You can either get an air mattress like the Wey&Fly SUV Air Mattress, or (if you’ve got a bad back like me) you can get something like the Matrix Air Cell Memory Foam Camping Mattress. Honestly, there is nothing like bedding down for the night in the back of your SUV, parked on a deserted stretch of beach or deep in the forest, lying down on a memory foam mattress. Cozy town.
The best part about trunk camping is that you can bring pillows from home and sleep like a baby (that is to say, waking up every few hours hungry and screaming, jk).
But seriously, get a pillow for SUV camping. When sleeping in the back of a vehicle, you can use a couple of pillows (any pillows you like), OR you can use a body pillow like the DOWNCOOL Large Body Pillow.
I like the idea of body pillows for SUV camping because it covers the entire width of the trunk space, so you don’t find yourself sleeping with your head on the mat in the middle of the night.
I usually go for two-person bags like the TETON Sports Celsius Mammoth Double Sleeping Bag when it comes to blankets/warmth when vehicle camping because they double as really nice quilts.
Depending on the weather, you might only need a top sheet. The sleeping bag is more for temperate camping.

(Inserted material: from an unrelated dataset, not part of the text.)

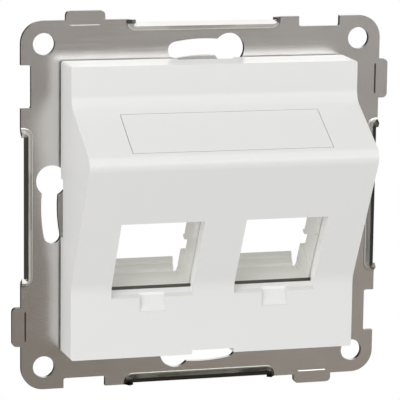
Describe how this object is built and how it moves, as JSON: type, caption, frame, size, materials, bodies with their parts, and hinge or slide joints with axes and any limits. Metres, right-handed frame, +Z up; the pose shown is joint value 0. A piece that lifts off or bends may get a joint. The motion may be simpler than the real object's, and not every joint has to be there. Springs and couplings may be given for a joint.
{
  "type": "keystone faceplate",
  "caption": "Flush-mounted outlet plate with an inclined hood, open ports for snap-in jack modules and a label field, on a stamped steel support ring.",
  "frame": {"origin": "centre of the support ring's rear face, on the centre of its four corner screw holes", "axes": "+X to the right seen from the front, +Y into the wall, +Z up; the hood faces -Y"},
  "size_m": [0.0746, 0.0271, 0.0746],
  "materials": {
    "ring_steel": "satin rolled sheet, bare cut edges",
    "cover_white": "pure white, silk gloss moulding",
    "label_white": "pure white, smooth",
    "carrier_white": "greyish white, as moulded"
  },
  "bodies": {
    "root": {"support_ring": "ring_steel", "cover": "cover_white", "label_plate": "label_white", "keystone_carrier": "carrier_white"}
  },
  "joints": []
}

I love fall camping in North America and Europe because it’s wonderful being in nature when all those fall colours are out. Something you might consider investing in if you plan on doing any autumn (especially late autumn) camping in more northerly latitudes is a space heater.
SUV tents are ideally designed for space heaters because ideally, you are sleeping in the trunk space with ample outside tent space available. This is a great spot to put a small space heater (provided it’s not touching the polyethene flooring, and you are confident it’s not going to burn anything or start a fire.
I like the Mr. Heater Little Buddy Safe Propane Heater. It’s made for small spaces like tents, and it has a low-oxygen auto-shutoff feature, so you don’t have to worry about asphyxiating yourself. Set it on the floor of the outdoor space, and you’ve got a warm retreat for the evening.
Why Investing in Good Quality SUV Tent Makes Sense
SUV tents are really underrated and underutilized in my opinion. They’re a great alternative to ground and hammock camping and awesome pieces of gear for road trippers and people who live permanently on the road, especially for people who don’t have the budgets for big rooftop rigs or for full-on camper van setups.
Having an SUV tent handy makes life on the road a lot more versatile and, if you do a lot of camping, a lot more comfortable. Even if you haven’t found anything you like on my list, I hope, at the very least, I’ve opened your eyes to the possibilities of SUV tents and why any camper or nomad on wheels should think about investing in one.